» **WRITTEN INSTRUCTION**:
Could you output each line of the data that follows exactly?

» **DATASET EXCERPT**:
┌──
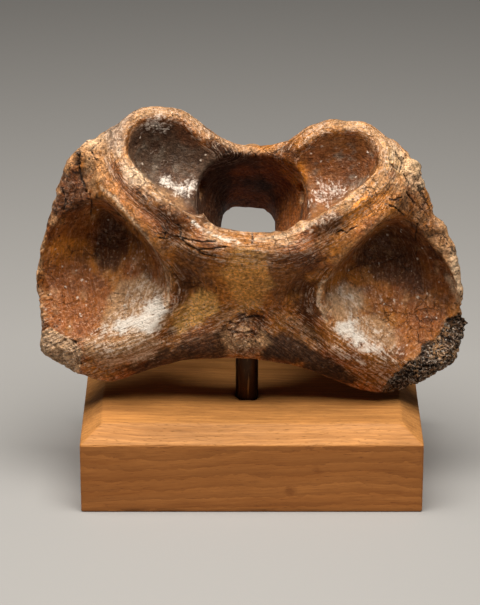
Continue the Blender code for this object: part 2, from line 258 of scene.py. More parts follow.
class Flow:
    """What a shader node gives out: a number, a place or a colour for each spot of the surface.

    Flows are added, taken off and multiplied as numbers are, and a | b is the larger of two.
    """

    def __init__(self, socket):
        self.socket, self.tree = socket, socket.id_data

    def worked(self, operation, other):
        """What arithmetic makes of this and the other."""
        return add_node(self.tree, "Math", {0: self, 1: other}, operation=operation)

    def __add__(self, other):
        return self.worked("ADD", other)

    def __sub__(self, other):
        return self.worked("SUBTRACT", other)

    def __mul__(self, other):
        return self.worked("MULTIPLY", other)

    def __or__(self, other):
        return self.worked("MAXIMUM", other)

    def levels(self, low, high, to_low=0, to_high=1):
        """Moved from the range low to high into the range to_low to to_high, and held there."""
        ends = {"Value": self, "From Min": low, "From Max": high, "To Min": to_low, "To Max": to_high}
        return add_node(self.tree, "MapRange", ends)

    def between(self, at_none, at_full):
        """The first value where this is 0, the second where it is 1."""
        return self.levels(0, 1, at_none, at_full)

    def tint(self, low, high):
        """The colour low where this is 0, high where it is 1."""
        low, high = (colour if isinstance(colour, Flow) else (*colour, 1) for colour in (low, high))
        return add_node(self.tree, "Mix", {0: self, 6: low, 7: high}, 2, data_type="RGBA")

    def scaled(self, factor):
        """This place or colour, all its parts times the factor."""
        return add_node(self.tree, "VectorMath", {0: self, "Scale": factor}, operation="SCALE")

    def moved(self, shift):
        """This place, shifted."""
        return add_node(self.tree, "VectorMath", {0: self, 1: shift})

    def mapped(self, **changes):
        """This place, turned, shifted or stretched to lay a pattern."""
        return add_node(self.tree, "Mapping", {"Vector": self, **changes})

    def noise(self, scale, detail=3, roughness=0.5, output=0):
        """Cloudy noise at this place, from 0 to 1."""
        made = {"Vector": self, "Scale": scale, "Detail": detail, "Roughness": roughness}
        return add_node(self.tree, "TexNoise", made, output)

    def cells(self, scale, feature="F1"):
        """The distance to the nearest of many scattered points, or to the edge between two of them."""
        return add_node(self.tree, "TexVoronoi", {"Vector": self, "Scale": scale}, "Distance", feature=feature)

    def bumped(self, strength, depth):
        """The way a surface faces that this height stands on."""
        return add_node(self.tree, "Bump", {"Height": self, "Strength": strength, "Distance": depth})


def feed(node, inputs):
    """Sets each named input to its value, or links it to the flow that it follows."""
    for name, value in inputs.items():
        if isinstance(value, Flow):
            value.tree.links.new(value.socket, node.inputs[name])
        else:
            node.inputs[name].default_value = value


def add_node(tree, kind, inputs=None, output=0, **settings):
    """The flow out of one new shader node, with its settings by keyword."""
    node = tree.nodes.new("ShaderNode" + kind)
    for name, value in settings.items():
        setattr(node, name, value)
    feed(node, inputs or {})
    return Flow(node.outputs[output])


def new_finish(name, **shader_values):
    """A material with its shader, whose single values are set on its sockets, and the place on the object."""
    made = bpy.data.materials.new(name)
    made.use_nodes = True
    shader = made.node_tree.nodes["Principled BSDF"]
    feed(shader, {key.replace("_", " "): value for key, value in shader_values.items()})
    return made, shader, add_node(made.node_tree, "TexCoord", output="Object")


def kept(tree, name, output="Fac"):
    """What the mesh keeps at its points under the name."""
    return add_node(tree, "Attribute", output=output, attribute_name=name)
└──
» **TASK OUTPUT**:
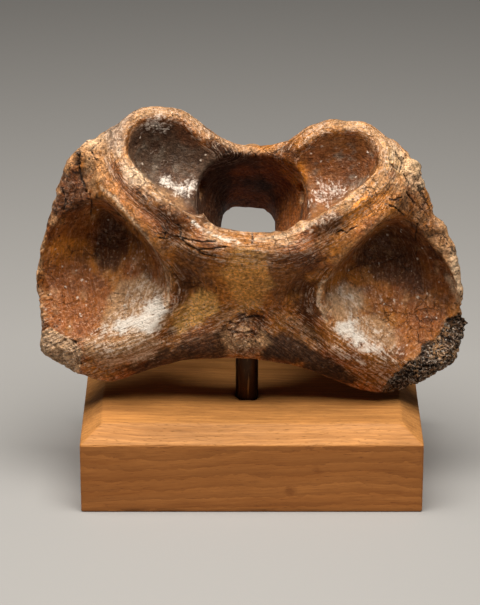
Continue the Blender code for this object: part 2, from line 258 of scene.py. More parts follow.
class Flow:
    """What a shader node gives out: a number, a place or a colour for each spot of the surface.

    Flows are added, taken off and multiplied as numbers are, and a | b is the larger of two.
    """

    def __init__(self, socket):
        self.socket, self.tree = socket, socket.id_data

    def worked(self, operation, other):
        """What arithmetic makes of this and the other."""
        return add_node(self.tree, "Math", {0: self, 1: other}, operation=operation)

    def __add__(self, other):
        return self.worked("ADD", other)

    def __sub__(self, other):
        return self.worked("SUBTRACT", other)

    def __mul__(self, other):
        return self.worked("MULTIPLY", other)

    def __or__(self, other):
        return self.worked("MAXIMUM", other)

    def levels(self, low, high, to_low=0, to_high=1):
        """Moved from the range low to high into the range to_low to to_high, and held there."""
        ends = {"Value": self, "From Min": low, "From Max": high, "To Min": to_low, "To Max": to_high}
        return add_node(self.tree, "MapRange", ends)

    def between(self, at_none, at_full):
        """The first value where this is 0, the second where it is 1."""
        return self.levels(0, 1, at_none, at_full)

    def tint(self, low, high):
        """The colour low where this is 0, high where it is 1."""
        low, high = (colour if isinstance(colour, Flow) else (*colour, 1) for colour in (low, high))
        return add_node(self.tree, "Mix", {0: self, 6: low, 7: high}, 2, data_type="RGBA")

    def scaled(self, factor):
        """This place or colour, all its parts times the factor."""
        return add_node(self.tree, "VectorMath", {0: self, "Scale": factor}, operation="SCALE")

    def moved(self, shift):
        """This place, shifted."""
        return add_node(self.tree, "VectorMath", {0: self, 1: shift})

    def mapped(self, **changes):
        """This place, turned, shifted or stretched to lay a pattern."""
        return add_node(self.tree, "Mapping", {"Vector": self, **changes})

    def noise(self, scale, detail=3, roughness=0.5, output=0):
        """Cloudy noise at this place, from 0 to 1."""
        made = {"Vector": self, "Scale": scale, "Detail": detail, "Roughness": roughness}
        return add_node(self.tree, "TexNoise", made, output)

    def cells(self, scale, feature="F1"):
        """The distance to the nearest of many scattered points, or to the edge between two of them."""
        return add_node(self.tree, "TexVoronoi", {"Vector": self, "Scale": scale}, "Distance", feature=feature)

    def bumped(self, strength, depth):
        """The way a surface faces that this height stands on."""
        return add_node(self.tree, "Bump", {"Height": self, "Strength": strength, "Distance": depth})


def feed(node, inputs):
    """Sets each named input to its value, or links it to the flow that it follows."""
    for name, value in inputs.items():
        if isinstance(value, Flow):
            value.tree.links.new(value.socket, node.inputs[name])
        else:
            node.inputs[name].default_value = value


def add_node(tree, kind, inputs=None, output=0, **settings):
    """The flow out of one new shader node, with its settings by keyword."""
    node = tree.nodes.new("ShaderNode" + kind)
    for name, value in settings.items():
        setattr(node, name, value)
    feed(node, inputs or {})
    return Flow(node.outputs[output])


def new_finish(name, **shader_values):
    """A material with its shader, whose single values are set on its sockets, and the place on the object."""
    made = bpy.data.materials.new(name)
    made.use_nodes = True
    shader = made.node_tree.nodes["Principled BSDF"]
    feed(shader, {key.replace("_", " "): value for key, value in shader_values.items()})
    return made, shader, add_node(made.node_tree, "TexCoord", output="Object")


def kept(tree, name, output="Fac"):
    """What the mesh keeps at its points under the name."""
    return add_node(tree, "Attribute", output=output, attribute_name=name)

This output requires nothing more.